Google’s services redirected to Romania and Austria

Posted by Andree Toonk - August 23, 2010 - Hijack - 1 Comment
BGP hijacks happen every day, the majority of them don't affect a large geographic region and only are noticed a small number of users. Every now and then however we see an event that affects many users, either because of the geographic scale or simply because of the specific prefix that is affected. The latter happened this Sunday for 7 minutes, when the prefix 8.8.8.0/24 was 'hijacked'. 8.8.8.0/24 is the prefix that serves one of Google's Open DNS servers, which is available at 8.8.8.8. A few hours ago 8.8.8.0/24 was announced by AS30890 (EVOLVA Evolva Telecom s.r.l.), a provider from Romania.

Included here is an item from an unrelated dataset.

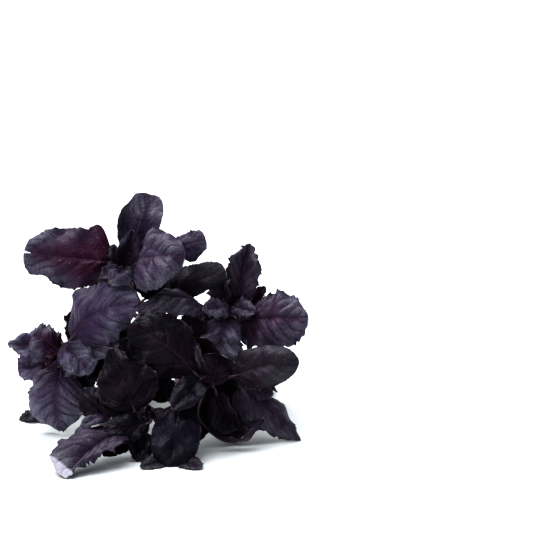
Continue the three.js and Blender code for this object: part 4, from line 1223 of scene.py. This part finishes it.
class BasilLeafSettings(PropertyGroup):
    """Sizes and colours of the leaves."""

    blade_thickness: length_setting("Blade thickness", "Thickness of a blade between its veins", 0.00042)
    vein_depth: length_setting("Vein depth", "How deep the lateral veins lie in the upper side", 0.0002)
    tooth_pitch: length_setting("Tooth pitch", "Distance between the teeth of a broad leaf's margin", 0.0052)
    tooth_depth: length_setting("Tooth depth", "How far the teeth of a broad leaf stand out", 0.0021)
    # The bloom also carries the painted sheen towards the margin and the painted highlight on pucker crests.
    bloom_and_sheen: FloatProperty(name="Bloom", description="Strength of the grey bloom", default=0.93, min=0, max=1)
    dusk: colour_setting("Dusk", "Purple grey of most leaves", (0.078, 0.062, 0.104))
    lilac: colour_setting("Lilac", "Pale young leaves", (0.106, 0.092, 0.152))
    violet: colour_setting("Violet", "Broad leaves in the light", (0.106, 0.088, 0.15))
    plum: colour_setting("Plum", "Leaves between dusk and ink", (0.04, 0.03, 0.054))
    coal: colour_setting("Coal", "Dark bluish leaves", (0.0098, 0.0094, 0.0195))
    ink: colour_setting("Ink", "Darkest leaves", (0.0054, 0.0046, 0.0098))
    # A near-black tint that stands in for the deep shade in the bunch: painted shade.
    painted_shade_black: colour_setting("Night", "Leaves deep in the bunch", (0.0022, 0.0016, 0.0030))
    slate: colour_setting("Slate", "Bluish grey leaves", (0.04, 0.038, 0.046))
    olive: colour_setting("Olive", "Brownish old leaves", (0.05, 0.042, 0.05))
    mauve: colour_setting("Mauve", "Pinkish grey leaves", (0.062, 0.05, 0.076))
    wine_leaf: colour_setting("Wine leaf", "Red leaves", (0.024, 0.006, 0.014))
    wine: colour_setting("Wine", "Blush round a leaf's base", (0.034, 0.0034, 0.0172))
    # Also the colour of the painted shade at leaf bases, along midrib valleys and near growing tips.
    shade: colour_setting("Shade", "Dark grain and hollows of the upper side", (0.006, 0.003, 0.0075))
    vein: colour_setting("Vein", "Midribs, and the other veins of red leaves", (0.092, 0.038, 0.076))
    turned: colour_setting("Turned", "Pale side of a tip that turns over", (0.42, 0.41, 0.48))
    edge: colour_setting("Edge", "Dried edge", (0.13, 0.085, 0.07))
    speck: colour_setting("Speck", "Small pale spots", (0.34, 0.15, 0.20))
    under: colour_setting("Underside", "Underside between its veins", (0.03, 0.014, 0.024))
    under_olive: colour_setting("Olive underside", "Patches of the underside", (0.018, 0.015, 0.014))
    under_vein: colour_setting("Underside vein", "Veins on the underside", (0.130, 0.065, 0.095))
    sheen: colour_setting("Sheen", "Tint of the satin sheen", (0.6, 0.6, 0.9))
    gloss: colour_setting("Gloss", "Tint of the leaves' reflections", (0.92, 0.87, 1.0))


class BasilStemSettings(PropertyGroup):
    """Sizes and colours of the stems."""

    radius_at_cut: length_setting("Radius at the cut", "From the middle to a corner at the cut", 0.0025)
    radius_at_tip: length_setting("Radius at the tip", "From the middle to a corner at the tip", 0.0014)
    stalk_radius: length_setting("Stalk radius", "Radius of a broad leaf's stalk", 0.0011)
    mauve: colour_setting("Mauve", "Skin of the stem", (0.105, 0.045, 0.085))
    dark_mauve: colour_setting("Dark mauve", "Streaks of the skin", (0.042, 0.016, 0.034))
    # Painted shade on the stem and stalks near a growing tip.
    tip_painted_shade: colour_setting("Sheltered", "Stalks between the leaves of a tip", (0.012, 0.006, 0.013))
    green: colour_setting("Green", "Patches of the skin and the ring at the cut", (0.085, 0.090, 0.045))
    pith: colour_setting("Pith", "Core of the cut end", (0.42, 0.44, 0.27))


class BasilStageSettings(PropertyGroup):
    """The plain studio and the camera."""

    floor_colour: colour_setting("Floor colour", "Plain pale surface", (0.7, 0.725, 0.735))
    floor_size: length_setting("Floor size", "Side of the square floor", 16.0)
    main: light_setting("Main light", "Strength of the light from above and behind", 3.9)
    side: light_setting("Side light", "Strength of the light from the front left", 1.2)
    sky: light_setting("Surrounding light", "Strength of the light from all round", 0.25)
    camera_distance: length_setting("Camera distance", "From the camera to its aim", 1.1)
    field_width: length_setting("Field width", "Width that the picture takes in at the aim", 0.285)
    camera_elevation: FloatProperty(
        name="Camera elevation",
        description="Angle of the view above the horizon",
        default=math.radians(13),
        subtype="ANGLE",
    )


TINTS = ("dusk", "lilac", "violet", "plum", "coal", "ink", "painted_shade_black", "slate", "olive", "mauve")

# Each light's name, its setting, its angular size in degrees, which softens its shadows, and its way.
LIGHTS = (
    ("main_light", "main", 60, (0.25, -0.28, -1.0)),
    ("side_light", "side", 50, (0.4, 0.6, -0.6)),
)
SKY_COLOUR = (0.85, 0.93, 1)
CAMERA_AIM = (58, 0, 88)  # in the layout's millimetres
SENSOR_WIDTH = 36
NEAREST_SEEN = 0.01
FARTHEST_SEEN = 60


class BASIL_OT_add_leaves(Operator):
    """Makes the leaves of every leafy stem, with the buds at its tip"""

    bl_idname = "basil.add_leaves"
    bl_label = "Add leaves"

    def execute(self, context):
        settings = context.scene.basil_leaves
        palette = {tint: tuple(getattr(settings, tint)) for tint in TINTS}
        palette["wine"] = tuple(settings.wine_leaf)
        material = leaf_finish(settings)
        for stem_index, (node, stem) in enumerate(LEAFY_STEMS.items()):
            parts = MeshParts()
            rows = [*stem["leaves"], *bud_rows(stem, stem_index)]
            growing_tip = np.array(stem["path"][-1], float)
            for index, row in enumerate(rows):
                rng = np.random.default_rng([SEED, stem_index, index])
                add_blade(parts, row, index, growing_tip, settings, palette, rng)
            piece = parts.build(node.replace("leafy_stem", "leaves_of_stem"), material)
            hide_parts(node)
        return {"FINISHED"}


class BASIL_OT_add_stems(Operator):
    """Makes the square stems and the stalks that carry the leaves"""

    bl_idname = "basil.add_stems"
    bl_label = "Add stems"

    def execute(self, context):
        settings = context.scene.basil_stems
        material = stem_finish(settings)
        for node, stem in LEAFY_STEMS.items():
            parts = MeshParts()
            add_stem(parts, stem, settings)
            for index, row in enumerate(stem["leaves"]):
                add_stalk(parts, stem, LeafSurface(row, index), settings)
            parts.build(node.replace("leafy_stem", "stem_and_stalks"), material)
        return {"FINISHED"}


class BASIL_OT_set_stage(Operator):
    """Lays the floor and sets the lights, the surroundings and the camera"""

    bl_idname = "basil.set_stage"
    bl_label = "Set stage"

    def execute(self, context):
        settings = context.scene.basil_stage
        self.add_floor(context, settings)
        self.add_lights(context, settings)
        self.add_camera(context, settings)
        context.scene.view_settings.view_transform = "Standard"
        context.scene.view_settings.look = "High Contrast"
        return {"FINISHED"}

    def add_floor(self, context, settings):
        half = settings.floor_size / 2
        corners = [(-half, -half, 0), (half, -half, 0), (half, half, 0), (-half, half, 0)]
        mesh = bpy.data.meshes.new("floor")
        mesh.from_pydata(corners, [], [(0, 1, 2, 3)])
        mesh.materials.append(floor_finish(settings))
        floor = bpy.data.objects.new("floor", mesh)
        context.scene.collection.objects.link(floor)
        floor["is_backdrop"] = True

    def add_lights(self, context, settings):
        world = bpy.data.worlds.new("studio")
        world.use_nodes = True
        background = world.node_tree.nodes["Background"]
        background.inputs["Color"].default_value = opaque(SKY_COLOUR)
        background.inputs["Strength"].default_value = settings.sky
        context.scene.world = world
        for name, setting, size, way in LIGHTS:
            lamp = bpy.data.lights.new(name, "SUN")
            lamp.energy = getattr(settings, setting)
            lamp.angle = math.radians(size)
            light = bpy.data.objects.new(name, lamp)
            light.rotation_euler = Vector(way).to_track_quat("-Z", "Y").to_euler()
            context.scene.collection.objects.link(light)

    def add_camera(self, context, settings):
        lens = bpy.data.cameras.new("camera")
        lens.sensor_width = SENSOR_WIDTH
        lens.lens = SENSOR_WIDTH * settings.camera_distance / settings.field_width
        lens.clip_start = NEAREST_SEEN
        lens.clip_end = FARTHEST_SEEN
        camera = bpy.data.objects.new("camera", lens)
        rise = settings.camera_elevation
        towards = Vector((0, math.cos(rise), -math.sin(rise)))
        aim = Vector(to_metres(CAMERA_AIM))
        camera.location = aim - towards * settings.camera_distance
        camera.rotation_euler = towards.to_track_quat("-Z", "Y").to_euler()
        context.scene.collection.objects.link(camera)
        context.scene.camera = camera


class BASIL_PT_bunch(Panel):
    """Lists the steps and the settings of the bunch"""

    bl_idname = "BASIL_PT_bunch"
    bl_label = "Purple basil bunch"
    bl_space_type = "VIEW_3D"
    bl_region_type = "UI"
    bl_category = "Basil"

    def draw(self, context):
        groups = (
            (BASIL_OT_add_leaves, context.scene.basil_leaves),
            (BASIL_OT_add_stems, context.scene.basil_stems),
            (BASIL_OT_set_stage, context.scene.basil_stage),
        )
        for operator, settings in groups:
            box = self.layout.box()
            box.operator(operator.bl_idname)
            for name in settings.__annotations__:
                box.prop(settings, name)


CLASSES = (
    BasilLeafSettings,
    BasilStemSettings,
    BasilStageSettings,
    BASIL_OT_add_leaves,
    BASIL_OT_add_stems,
    BASIL_OT_set_stage,
    BASIL_PT_bunch,
)


def register():
    for cls in CLASSES:
        bpy.utils.register_class(cls)
    bpy.types.Scene.basil_leaves = PointerProperty(type=BasilLeafSettings)
    bpy.types.Scene.basil_stems = PointerProperty(type=BasilStemSettings)
    bpy.types.Scene.basil_stage = PointerProperty(type=BasilStageSettings)


def unregister():
    del bpy.types.Scene.basil_leaves
    del bpy.types.Scene.basil_stems
    del bpy.types.Scene.basil_stage
    for cls in reversed(CLASSES):
        bpy.utils.unregister_class(cls)


def main():
    register()
    bpy.ops.basil.add_leaves()
    bpy.ops.basil.add_stems()
    bpy.ops.basil.set_stage()
    boxes = {"cad": cad_box, "visual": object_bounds()}
    {name: [list(corner) for corner in box] for name, box in boxes.items()}


if __name__ == "__main__":
    main()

This 'Hijack' lasted for about 7 minutes, and was detected by 14 RIS peers in 4 unique countries. The majority of these networks learned this announcement through AS6939. 8.8.8.8 Hijack, Open DNS hijack, Google This is the second time in a month that Google is affected by a hijack. Last month on July 9th, AS42473 (ANEXIA) a provider from Austria announced a more specific of one of Google's prefixes. The prefix 74.125.127.0/24 was announced by AS42473. This is a more specific of 74.125.126.0/23, a prefix that hosts many of Google's public services. This announcement was later identified as a copy paste mistake, and quickly resolved after the engineers of AS42473 detected the mistake. This is yet another example of how easy it is to 'accidentally' mess with the reachability of prefixes. There's not a lot we can do about this today, except for strict filtering on the edges and monitoring using services such as BGPmon.net. Luckily there's some good progress being made on the Resource Certificate Public Key Infrastructure (RPKI) initiative. Hopefully RPKI related tools will become available soon, so that it will be easy for operators to deploy this. And although this will not be a full proof mechanism for preventing BGP hijacks, it will prevent us from most of the 'fat finger' incidents we see on regular basis.